The Dutch native was one of millions of people who dressed up for the occasion, which is a national holiday. The King arrived in Dordrecht, a city close to the port of Rotterdam, to participate in a full day of celebrations with thousands of well wishers in orange-colored outfits greeting him.
A highlight of the day was when Willem-Alexander, Queen Maxima and their three daughters Catharina-Amalia, Alexia and Ariane were taken around in a boat covered in orange flowers. After a fun day, the night will conclude with hundreds of evening parties across the nation.
Celebrating the monarch’s anniversary has been a tradition for several generations in the Netherlands. And in honor of the Dutch monarch's birthday, HELLO! has gathered a list of five facts you might not have known about the popular royal, who ascended the throne two years ago.
1.The king was born on April 27, 1967 at the University Medical Center in Utrecht, Netherlands, as the first child of Princess Beatrix and her husband Prince Claus. Upon birth, his official royal title was "His Royal Highness Prince Willem-Alexander of the Netherlands."
2. At the age of 48, he is currently Europe's second youngest monarch behind Spain's King Felipe, who is also a close friend.

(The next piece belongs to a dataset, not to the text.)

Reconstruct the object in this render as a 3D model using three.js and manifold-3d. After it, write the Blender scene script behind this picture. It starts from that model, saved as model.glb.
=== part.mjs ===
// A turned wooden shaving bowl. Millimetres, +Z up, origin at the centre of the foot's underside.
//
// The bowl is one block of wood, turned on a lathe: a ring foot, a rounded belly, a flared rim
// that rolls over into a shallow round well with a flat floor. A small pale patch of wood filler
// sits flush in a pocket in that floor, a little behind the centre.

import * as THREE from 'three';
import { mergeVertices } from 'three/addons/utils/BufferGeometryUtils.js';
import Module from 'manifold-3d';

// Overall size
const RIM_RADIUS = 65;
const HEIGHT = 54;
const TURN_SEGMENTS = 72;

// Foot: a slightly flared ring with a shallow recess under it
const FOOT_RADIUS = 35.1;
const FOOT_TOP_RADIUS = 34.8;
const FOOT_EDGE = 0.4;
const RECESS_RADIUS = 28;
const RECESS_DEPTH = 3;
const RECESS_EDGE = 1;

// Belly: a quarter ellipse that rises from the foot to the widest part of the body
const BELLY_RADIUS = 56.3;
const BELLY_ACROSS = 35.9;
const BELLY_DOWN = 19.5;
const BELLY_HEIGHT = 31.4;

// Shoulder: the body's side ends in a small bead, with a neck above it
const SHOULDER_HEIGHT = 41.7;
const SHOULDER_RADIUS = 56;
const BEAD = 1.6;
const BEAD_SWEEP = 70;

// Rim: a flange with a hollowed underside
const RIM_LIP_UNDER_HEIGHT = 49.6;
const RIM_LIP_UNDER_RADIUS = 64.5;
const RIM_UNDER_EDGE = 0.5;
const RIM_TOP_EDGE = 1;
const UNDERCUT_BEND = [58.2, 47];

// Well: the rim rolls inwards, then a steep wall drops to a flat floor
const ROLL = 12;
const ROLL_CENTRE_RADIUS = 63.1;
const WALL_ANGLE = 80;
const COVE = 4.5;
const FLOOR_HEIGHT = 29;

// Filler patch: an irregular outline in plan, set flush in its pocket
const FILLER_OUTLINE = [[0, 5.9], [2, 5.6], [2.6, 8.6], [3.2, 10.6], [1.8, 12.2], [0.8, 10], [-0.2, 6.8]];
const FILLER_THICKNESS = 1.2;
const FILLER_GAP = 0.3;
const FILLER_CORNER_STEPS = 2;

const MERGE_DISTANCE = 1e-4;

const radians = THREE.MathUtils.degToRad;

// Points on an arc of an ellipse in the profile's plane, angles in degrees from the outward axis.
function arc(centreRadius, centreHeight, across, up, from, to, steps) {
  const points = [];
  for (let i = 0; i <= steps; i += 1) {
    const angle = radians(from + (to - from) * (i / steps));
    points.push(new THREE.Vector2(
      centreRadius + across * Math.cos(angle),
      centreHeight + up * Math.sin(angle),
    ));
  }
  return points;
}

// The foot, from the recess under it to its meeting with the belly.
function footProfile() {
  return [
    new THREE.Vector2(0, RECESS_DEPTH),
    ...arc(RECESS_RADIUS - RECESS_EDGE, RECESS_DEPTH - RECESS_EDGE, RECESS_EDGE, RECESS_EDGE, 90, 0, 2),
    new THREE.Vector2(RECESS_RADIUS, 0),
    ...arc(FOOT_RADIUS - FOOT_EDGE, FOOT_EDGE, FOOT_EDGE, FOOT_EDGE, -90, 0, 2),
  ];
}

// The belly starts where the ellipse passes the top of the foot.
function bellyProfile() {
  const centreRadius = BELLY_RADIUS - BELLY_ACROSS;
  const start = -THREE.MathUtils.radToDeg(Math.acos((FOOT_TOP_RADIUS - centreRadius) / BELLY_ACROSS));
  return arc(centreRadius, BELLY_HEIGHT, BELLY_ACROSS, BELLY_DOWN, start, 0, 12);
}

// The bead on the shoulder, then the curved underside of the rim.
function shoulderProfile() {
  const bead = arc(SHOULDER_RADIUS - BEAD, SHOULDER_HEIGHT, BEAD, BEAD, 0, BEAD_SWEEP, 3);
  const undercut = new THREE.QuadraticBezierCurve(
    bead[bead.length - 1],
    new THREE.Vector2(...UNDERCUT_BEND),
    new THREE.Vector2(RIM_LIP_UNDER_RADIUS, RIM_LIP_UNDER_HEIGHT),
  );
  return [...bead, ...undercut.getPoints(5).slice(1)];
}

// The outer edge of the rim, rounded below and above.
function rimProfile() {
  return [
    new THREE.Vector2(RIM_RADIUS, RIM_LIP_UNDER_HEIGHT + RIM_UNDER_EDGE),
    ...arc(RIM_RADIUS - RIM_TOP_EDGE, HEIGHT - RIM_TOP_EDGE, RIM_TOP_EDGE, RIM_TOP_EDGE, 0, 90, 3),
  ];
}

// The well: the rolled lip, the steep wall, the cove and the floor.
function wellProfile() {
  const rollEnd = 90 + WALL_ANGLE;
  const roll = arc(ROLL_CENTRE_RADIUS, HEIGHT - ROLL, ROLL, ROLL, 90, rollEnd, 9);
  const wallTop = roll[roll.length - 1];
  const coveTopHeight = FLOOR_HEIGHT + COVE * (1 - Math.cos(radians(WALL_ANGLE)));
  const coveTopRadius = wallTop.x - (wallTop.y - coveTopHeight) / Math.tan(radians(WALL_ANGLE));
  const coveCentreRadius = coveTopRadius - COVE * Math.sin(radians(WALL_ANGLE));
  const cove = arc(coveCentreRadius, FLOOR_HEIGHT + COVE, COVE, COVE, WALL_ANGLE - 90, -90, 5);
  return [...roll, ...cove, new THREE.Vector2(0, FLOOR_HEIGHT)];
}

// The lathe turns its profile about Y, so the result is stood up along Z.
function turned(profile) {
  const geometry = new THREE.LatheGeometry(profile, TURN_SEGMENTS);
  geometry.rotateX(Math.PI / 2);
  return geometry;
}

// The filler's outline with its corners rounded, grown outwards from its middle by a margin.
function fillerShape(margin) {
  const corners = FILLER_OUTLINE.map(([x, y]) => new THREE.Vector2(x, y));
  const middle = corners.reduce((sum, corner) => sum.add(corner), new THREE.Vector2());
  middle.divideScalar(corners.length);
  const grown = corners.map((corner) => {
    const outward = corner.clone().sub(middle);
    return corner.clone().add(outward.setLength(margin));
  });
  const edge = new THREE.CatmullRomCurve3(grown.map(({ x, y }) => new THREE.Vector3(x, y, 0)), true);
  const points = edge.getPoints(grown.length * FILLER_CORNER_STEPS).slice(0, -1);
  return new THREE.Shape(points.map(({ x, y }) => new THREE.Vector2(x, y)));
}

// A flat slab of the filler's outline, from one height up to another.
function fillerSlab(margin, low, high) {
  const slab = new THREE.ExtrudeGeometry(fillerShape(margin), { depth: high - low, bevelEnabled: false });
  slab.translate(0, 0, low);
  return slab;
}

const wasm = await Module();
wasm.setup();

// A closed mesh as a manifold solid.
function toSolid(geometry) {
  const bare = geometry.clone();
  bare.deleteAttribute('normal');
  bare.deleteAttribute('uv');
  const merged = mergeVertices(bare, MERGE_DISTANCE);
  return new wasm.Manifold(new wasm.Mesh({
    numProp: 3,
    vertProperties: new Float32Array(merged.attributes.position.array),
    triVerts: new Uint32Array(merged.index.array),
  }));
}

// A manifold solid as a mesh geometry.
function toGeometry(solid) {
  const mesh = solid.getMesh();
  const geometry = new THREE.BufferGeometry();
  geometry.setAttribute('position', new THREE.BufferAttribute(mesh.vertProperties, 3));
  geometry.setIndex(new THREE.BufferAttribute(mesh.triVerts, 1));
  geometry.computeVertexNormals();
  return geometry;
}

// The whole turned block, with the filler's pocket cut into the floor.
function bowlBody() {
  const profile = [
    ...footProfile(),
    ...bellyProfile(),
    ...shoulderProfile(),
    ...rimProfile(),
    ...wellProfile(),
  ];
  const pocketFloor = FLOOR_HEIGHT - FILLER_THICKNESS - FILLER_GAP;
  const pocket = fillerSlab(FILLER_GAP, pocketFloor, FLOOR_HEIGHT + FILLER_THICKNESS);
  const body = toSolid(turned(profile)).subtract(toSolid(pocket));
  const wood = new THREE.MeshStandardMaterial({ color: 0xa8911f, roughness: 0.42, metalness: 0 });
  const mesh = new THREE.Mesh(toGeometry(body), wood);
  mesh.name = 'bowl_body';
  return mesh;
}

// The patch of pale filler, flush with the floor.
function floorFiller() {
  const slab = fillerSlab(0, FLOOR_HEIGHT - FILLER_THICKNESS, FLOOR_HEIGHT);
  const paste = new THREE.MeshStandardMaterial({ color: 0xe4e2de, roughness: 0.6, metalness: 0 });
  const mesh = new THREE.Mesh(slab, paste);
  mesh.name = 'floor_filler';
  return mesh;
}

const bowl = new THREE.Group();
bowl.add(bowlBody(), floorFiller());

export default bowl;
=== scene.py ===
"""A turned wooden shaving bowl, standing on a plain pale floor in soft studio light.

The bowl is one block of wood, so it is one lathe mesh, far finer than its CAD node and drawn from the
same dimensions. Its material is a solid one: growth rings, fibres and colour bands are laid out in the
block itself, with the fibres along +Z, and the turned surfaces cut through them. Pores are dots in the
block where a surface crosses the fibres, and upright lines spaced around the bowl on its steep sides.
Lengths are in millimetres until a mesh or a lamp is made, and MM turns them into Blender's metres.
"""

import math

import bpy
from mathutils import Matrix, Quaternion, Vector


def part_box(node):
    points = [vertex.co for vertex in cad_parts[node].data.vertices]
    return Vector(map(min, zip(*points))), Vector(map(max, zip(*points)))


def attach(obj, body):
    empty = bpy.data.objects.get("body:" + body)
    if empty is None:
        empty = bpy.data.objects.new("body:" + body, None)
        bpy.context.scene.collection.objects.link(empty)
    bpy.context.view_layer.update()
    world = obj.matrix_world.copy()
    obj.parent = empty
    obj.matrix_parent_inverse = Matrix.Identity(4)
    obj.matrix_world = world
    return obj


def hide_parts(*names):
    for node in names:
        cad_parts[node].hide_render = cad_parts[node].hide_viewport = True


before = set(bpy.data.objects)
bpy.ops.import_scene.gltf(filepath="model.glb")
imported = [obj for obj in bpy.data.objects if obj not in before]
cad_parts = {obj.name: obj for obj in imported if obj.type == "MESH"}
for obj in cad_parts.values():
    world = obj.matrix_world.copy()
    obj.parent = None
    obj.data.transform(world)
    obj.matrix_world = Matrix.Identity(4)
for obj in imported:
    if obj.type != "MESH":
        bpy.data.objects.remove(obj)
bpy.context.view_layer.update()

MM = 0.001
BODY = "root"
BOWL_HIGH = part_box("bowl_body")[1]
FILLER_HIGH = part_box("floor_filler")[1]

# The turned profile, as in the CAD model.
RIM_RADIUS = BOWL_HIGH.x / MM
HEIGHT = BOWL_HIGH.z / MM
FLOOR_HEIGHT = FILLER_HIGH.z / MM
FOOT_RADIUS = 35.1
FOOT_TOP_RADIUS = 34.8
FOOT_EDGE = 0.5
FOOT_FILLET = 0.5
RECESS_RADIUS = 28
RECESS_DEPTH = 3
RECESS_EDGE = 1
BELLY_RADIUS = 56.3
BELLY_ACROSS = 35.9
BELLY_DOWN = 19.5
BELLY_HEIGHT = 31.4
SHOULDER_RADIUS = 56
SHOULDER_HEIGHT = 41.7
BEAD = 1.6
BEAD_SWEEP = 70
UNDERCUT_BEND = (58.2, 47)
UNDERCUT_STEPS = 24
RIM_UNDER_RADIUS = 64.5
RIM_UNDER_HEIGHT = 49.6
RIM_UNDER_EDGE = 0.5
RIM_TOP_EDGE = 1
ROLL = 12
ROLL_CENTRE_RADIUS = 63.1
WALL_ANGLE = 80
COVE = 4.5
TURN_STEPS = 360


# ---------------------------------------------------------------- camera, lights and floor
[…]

3. In March 2001, the Dutch palace announced that Willem-Alexander was to marry Máxima Zorreguieta Cerruti, a former investment banker from Argentina. Just 11 months later in February 2002, the Dutch people rejoiced as the new royal couple married in a stunning ceremony at the Nieuwe Kerk in Amsterdam.

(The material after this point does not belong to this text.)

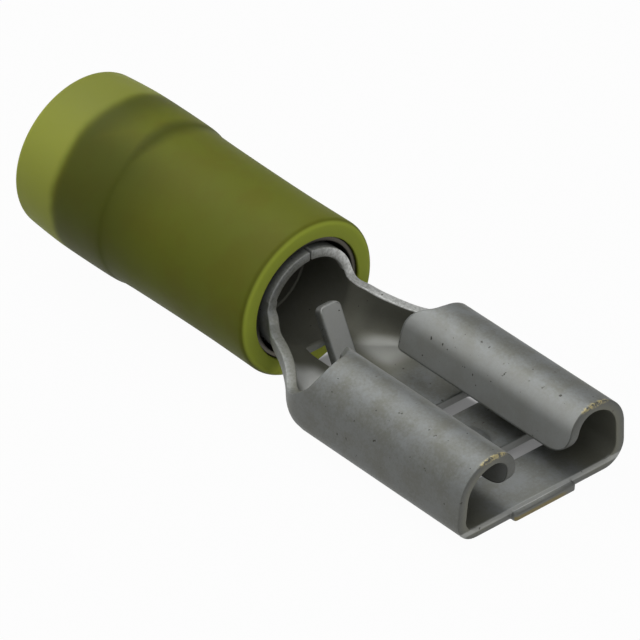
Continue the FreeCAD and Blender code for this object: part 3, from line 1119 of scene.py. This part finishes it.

4. His arrival was greeted with huge celebrations across the Netherlands, as he was the first Dutch male royal baby to be born since Prince Alexander in 1851 and more importantly the first immediate male heir since Alexander's death in 1884.
5. Since ascending to the throne, Willem-Alexander has made a conscious effort to greet as many Dutch people as possible. Speaking ahead of his investiture he insisted people could address him the "way they want."